ECLI:NL:RBZWB:2025:56
Rechtbank Zeeland-West-Brabant
- Eerste aanleg - enkelvoudig
- Rechtspraak.nl
Beoordeling van de WOZ-waarde van een vrijstaande woning in Tilburg
In deze uitspraak van de Rechtbank Zeeland-West-Brabant op 8 januari 2025, wordt het beroep van de belanghebbende tegen de uitspraak op bezwaar van de heffingsambtenaar van de gemeente Tilburg beoordeeld. De heffingsambtenaar had op 26 februari 2023 de waarde van de onroerende zaak, een vrijstaande woning, vastgesteld op € 486.000 per 1 januari 2022. De belanghebbende, eigenaar van de woning, had bezwaar gemaakt tegen deze waardevaststelling en stelde dat de waarde maximaal € 418.000 zou moeten zijn. De rechtbank heeft het beroep op 4 december 2024 behandeld, waarbij de gemachtigde van de belanghebbende en vertegenwoordigers van de heffingsambtenaar aanwezig waren.
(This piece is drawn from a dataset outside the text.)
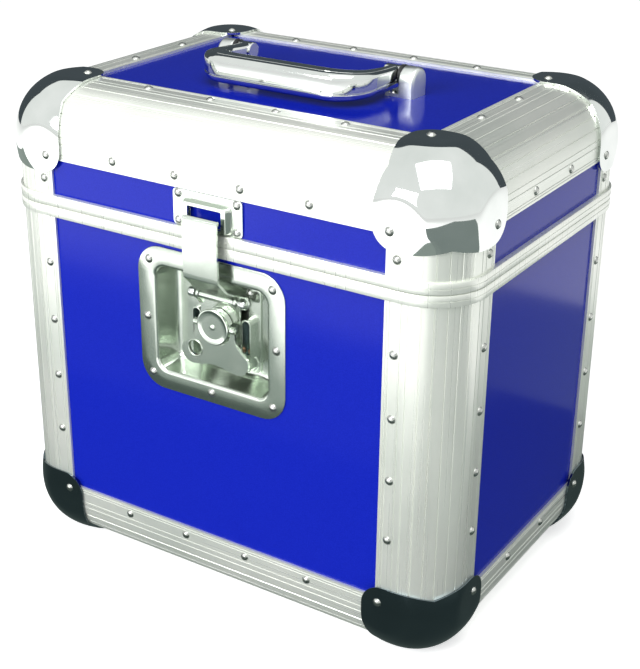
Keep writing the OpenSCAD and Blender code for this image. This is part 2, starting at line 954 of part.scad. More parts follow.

De rechtbank concludeert dat de heffingsambtenaar voldoende onderbouwing heeft gegeven voor de vastgestelde WOZ-waarde. De waarde is bepaald aan de hand van de vergelijkingsmethode, waarbij referentiewoningen zijn gebruikt die voldoende vergelijkbaar zijn met de woning van de belanghebbende. De rechtbank oordeelt dat de heffingsambtenaar in voldoende mate rekening heeft gehouden met de verschillen tussen de woningen en dat de toegepaste correcties voor kwaliteit en voorzieningen adequaat zijn. De rechtbank wijst de beroepsgronden van de belanghebbende af en concludeert dat de WOZ-waarde niet te hoog is vastgesteld.
Uiteindelijk verklaart de rechtbank het beroep ongegrond, wat betekent dat de WOZ-waarde en de aanslag onroerendezaakbelastingen gehandhaafd blijven. De belanghebbende krijgt geen vergoeding van griffierecht of proceskosten. De uitspraak is openbaar gemaakt en partijen zijn geïnformeerd over de mogelijkheid tot hoger beroep.